• Aim of the exercise: Lines containing the word "that" are to be counted; state their number and nothing further.

• • • • • • •

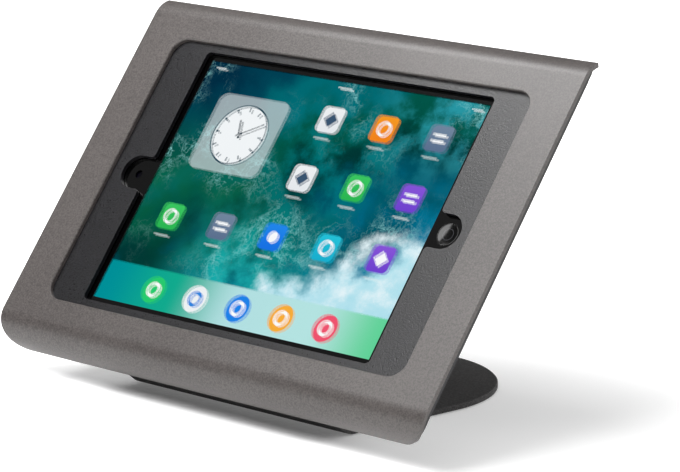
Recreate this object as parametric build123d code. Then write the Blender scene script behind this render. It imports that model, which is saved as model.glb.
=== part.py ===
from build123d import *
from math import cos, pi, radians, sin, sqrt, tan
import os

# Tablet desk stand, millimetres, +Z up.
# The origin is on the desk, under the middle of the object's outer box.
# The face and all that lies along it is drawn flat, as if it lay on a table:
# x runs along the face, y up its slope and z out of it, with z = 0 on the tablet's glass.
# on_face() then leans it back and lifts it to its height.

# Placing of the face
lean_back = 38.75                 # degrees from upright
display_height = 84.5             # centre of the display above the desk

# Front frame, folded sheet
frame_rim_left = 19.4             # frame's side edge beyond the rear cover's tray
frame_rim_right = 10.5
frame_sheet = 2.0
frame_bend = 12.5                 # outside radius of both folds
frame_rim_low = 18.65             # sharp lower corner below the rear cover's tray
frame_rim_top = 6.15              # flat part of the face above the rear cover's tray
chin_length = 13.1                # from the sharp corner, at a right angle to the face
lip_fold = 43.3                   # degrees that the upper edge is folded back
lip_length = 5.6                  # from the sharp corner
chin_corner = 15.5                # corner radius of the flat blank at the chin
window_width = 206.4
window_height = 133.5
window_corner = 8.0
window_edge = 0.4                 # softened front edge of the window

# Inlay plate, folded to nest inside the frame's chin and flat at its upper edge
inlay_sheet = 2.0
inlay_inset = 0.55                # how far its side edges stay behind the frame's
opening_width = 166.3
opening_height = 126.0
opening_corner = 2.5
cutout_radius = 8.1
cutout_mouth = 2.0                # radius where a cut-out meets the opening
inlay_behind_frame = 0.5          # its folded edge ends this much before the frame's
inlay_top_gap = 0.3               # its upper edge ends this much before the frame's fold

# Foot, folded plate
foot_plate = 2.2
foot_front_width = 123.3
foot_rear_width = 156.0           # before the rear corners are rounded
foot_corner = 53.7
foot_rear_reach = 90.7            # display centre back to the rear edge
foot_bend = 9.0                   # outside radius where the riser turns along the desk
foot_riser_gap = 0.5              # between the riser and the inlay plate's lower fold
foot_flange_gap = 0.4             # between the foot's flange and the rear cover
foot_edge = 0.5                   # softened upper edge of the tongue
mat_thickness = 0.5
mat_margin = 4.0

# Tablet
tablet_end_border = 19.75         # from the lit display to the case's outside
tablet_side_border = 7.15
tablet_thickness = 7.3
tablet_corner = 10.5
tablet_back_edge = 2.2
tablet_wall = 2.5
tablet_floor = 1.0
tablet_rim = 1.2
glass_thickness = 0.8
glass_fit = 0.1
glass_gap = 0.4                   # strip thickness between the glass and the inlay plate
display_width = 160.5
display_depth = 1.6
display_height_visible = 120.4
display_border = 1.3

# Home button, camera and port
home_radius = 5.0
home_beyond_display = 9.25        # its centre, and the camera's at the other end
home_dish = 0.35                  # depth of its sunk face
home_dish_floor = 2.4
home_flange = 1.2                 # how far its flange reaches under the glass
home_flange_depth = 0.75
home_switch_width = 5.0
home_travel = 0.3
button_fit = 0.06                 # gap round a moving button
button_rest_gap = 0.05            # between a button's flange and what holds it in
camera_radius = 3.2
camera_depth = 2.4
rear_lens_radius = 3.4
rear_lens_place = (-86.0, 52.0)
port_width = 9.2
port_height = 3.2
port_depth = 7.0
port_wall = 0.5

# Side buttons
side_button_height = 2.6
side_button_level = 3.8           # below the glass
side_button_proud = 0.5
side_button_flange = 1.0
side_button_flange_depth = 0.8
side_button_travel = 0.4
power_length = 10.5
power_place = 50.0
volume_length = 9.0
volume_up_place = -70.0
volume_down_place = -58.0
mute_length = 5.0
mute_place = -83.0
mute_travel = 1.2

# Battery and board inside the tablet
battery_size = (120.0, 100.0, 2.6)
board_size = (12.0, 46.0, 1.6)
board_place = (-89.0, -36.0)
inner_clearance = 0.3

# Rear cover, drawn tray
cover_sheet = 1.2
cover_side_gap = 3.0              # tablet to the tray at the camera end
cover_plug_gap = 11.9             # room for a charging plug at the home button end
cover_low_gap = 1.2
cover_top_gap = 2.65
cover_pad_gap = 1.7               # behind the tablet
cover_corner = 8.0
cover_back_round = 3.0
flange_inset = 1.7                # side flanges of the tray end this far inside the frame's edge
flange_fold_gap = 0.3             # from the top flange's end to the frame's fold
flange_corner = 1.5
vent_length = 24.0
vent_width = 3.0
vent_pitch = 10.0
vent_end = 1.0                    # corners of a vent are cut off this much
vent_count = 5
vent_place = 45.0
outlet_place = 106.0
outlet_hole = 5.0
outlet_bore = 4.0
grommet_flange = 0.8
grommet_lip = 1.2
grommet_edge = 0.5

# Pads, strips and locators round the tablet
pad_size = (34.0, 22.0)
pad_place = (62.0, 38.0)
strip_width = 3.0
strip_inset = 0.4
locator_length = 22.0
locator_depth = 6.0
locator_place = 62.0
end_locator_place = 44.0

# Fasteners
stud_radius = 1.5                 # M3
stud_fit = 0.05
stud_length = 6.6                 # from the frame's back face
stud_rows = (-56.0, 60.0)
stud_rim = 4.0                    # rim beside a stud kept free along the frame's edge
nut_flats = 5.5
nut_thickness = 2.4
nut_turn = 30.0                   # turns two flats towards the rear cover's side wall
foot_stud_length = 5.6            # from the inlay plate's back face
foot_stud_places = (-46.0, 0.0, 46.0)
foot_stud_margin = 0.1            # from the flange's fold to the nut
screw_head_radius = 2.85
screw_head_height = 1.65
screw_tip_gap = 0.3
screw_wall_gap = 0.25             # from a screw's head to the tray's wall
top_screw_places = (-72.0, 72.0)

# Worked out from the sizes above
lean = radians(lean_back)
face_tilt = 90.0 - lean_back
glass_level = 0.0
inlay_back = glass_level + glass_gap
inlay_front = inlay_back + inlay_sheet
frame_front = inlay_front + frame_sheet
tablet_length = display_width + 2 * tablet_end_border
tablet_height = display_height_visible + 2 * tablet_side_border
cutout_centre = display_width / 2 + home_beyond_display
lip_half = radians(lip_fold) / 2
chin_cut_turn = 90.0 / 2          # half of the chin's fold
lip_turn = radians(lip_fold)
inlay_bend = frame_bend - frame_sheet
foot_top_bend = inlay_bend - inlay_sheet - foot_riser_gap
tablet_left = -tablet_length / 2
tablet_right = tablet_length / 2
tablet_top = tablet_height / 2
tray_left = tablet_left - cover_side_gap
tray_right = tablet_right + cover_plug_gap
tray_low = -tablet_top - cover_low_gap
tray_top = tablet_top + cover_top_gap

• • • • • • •

• Solution: 3